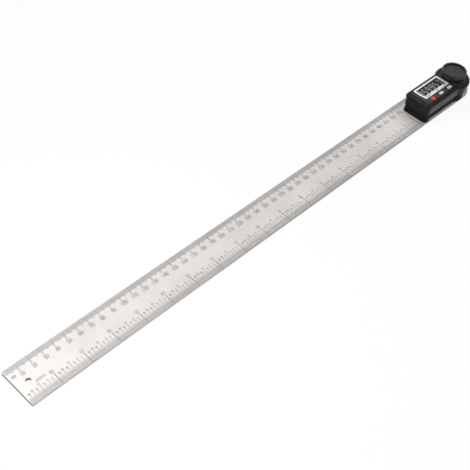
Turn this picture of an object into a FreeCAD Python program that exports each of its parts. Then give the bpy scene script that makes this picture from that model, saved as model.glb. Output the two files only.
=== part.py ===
import FreeCAD, Part
import math
import os

# Digital angle finder: two steel rules on one pivot, with a reading head and a clamping knob.
# Millimetres. The origin is on the pivot axis, in the underside of the lower arm. The folded arms
# run towards -X, and the display reads upright from -Y.

vec = FreeCAD.Vector
tiny = 1e-6

# ---- clearances
press_gap = 0.02          # radial, between pieces pressed or screwed together
running_gap = 0.04        # radial, between a shaft and its bush
slide_gap = 0.1           # between the battery tray and its rails
seat_gap = 0.15           # around inlays and trim
plate_gap = 0.6           # around the face plate
free_gap = 0.3            # around moving buttons and turning pieces
plate_clear = 0.2         # under the roof and beside the tray
air_gap = 0.4             # between the encoder's discs, and above the bush

# ---- arms
free_length = 489.3       # pivot to the square free end
blade_width = 34.5
blade_thick = 1.1
near_edge = 12.55         # pivot to the near long edge
end_reach = 26.95         # pivot to the tip of the rounded end
tip_corner = 0.6
hang_inset = 9.5          # free end to the hanging hole
hang_radius = 2.0

# ---- pivot
slip_thick = 0.2
slip_radius = 11.5
hub_radius = 9.0
journal_radius = 5.0
neck_radius = 4.0
neck_rise = 0.1           # of the hub's neck above the rotor
bush_wall = 1.4
bush_flange = 1.6         # radial width of the flange
bush_flange_thick = 0.8
top_bush_wall = 1.05
top_bush_drop = 3.0       # below the inside of the roof
tube_wall = 1.6           # around the top bush
bolt_radius = 2.5
bolt_head_radius = 4.6
bolt_rise = 4.5           # above the roof
bolt_flat = 2.0           # axis to the flat that keys the clamp washer
bolt_flat_run = 1.0       # of the flat, past the washer each way
spanner_radius = 0.5
spanner_offset = 2.6
spanner_depth = 0.8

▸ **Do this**
Scan the material above. Copy each line where "that" occurs.

▸ **Task solution**
Turn this picture of an object into a FreeCAD Python program that exports each of its parts. Then give the bpy scene script that makes this picture from that model, saved as model.glb. Output the two files only.
bolt_flat = 2.0           # axis to the flat that keys the clamp washer